Serbian TV is a diet of women being beaten and threats issued at gunpoint. But this is not fiction. It is reality shows where, among others, infamous mobsters and war criminals are the stars.

The shows have been widely popular for years but have recently found themselves in the crosshairs of an enraged public following two mass shootings that protestors say were in part rooted in a culture of violence fanned by the media.  

Drunken arguments, gossip and the occasional fights have long been a staple of reality TV across the globe. 

But in Serbia, the programmes have taken the genre to even greater lows. 

Underworld figures, war criminals and the mentally unstable are regularly cast in series known for gratuitous levels of violence. 

In 2021, around a dozen cast members watched impassively while a convicted felon strangled a woman unconscious on the show Zadruga — one of the most popular reality series in the Balkan country. 

“All my daughter’s friends know who (the cast) are and to them, they are just TV stars. Not criminals or wife beaters, just stars” said Dejan Injac, a 44-year-old resident of Belgrade who joined the mass protests this week calling for the shows to be pulled from the air.

“I want it banned, simple as that. Those people can’t be role models.”

Tens of thousands have taken to the streets in recent days calling for an outright ban on violent programming, following back-to-back shootings last week in which 17 people died — including eight pupils at an elementary school in Belgrade. 

– Criminal culture –

The burgeoning movement of outrage is led by a public seemingly fed up with pervasive levels of violence in Serbia, in politics and on TV.

Mobsters, war criminals and football hooligans are regularly celebrated and given a platform on pro-government media outlets.

Reality shows in particular have been popular for the past two decades in Serbia, but in recent years have taken on a much more violent tone in series featured heavily on pro-government broadcasters.

While some of the worst have run their course, the ultra-prominent Zadruga still airs frequently on Pink TV, one of the biggest channels in the country.
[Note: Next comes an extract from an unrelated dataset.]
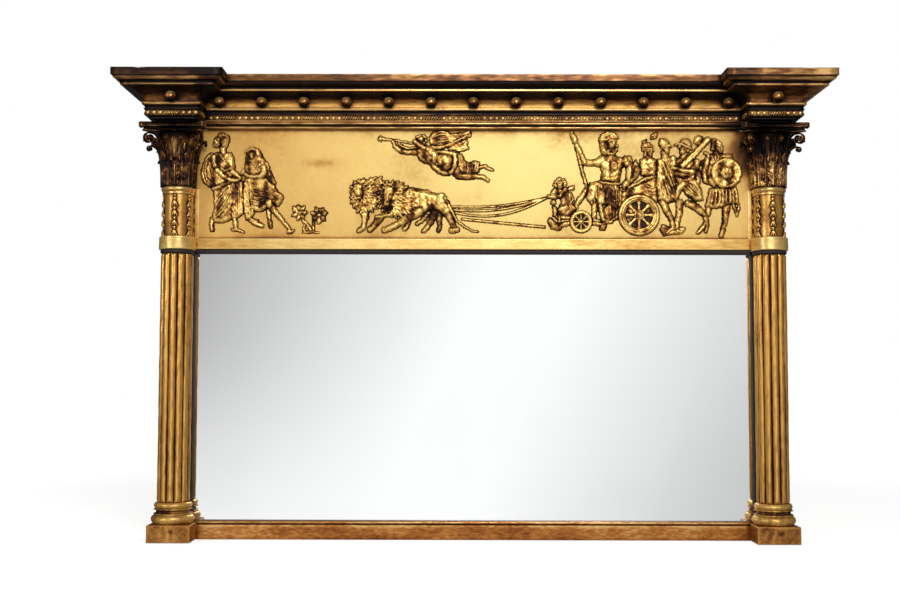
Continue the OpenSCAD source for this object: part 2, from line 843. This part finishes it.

And gratuitous brutality remains pervasive elsewhere on Serbia’s small screens. 

Criminal culture has long been a mainstay in Serbia.

Organised crime groups took control of vast swaths of the economy during the bloody breakup of Yugoslavia in the 1990s, when crippling Western sanctions led ordinary people to turn to the black market for basic provisions.

Mobsters and paramilitary figures grew rich during the war years while the rest of the country struggled, cementing a strong link between wealth and organised crime in the eyes of the public. 

Critics say the mobs still have huge influence.

The advent of reality TV later brought members of the criminal underworld directly into people’s homes, with their seedy lifestyles marketed as entertainment.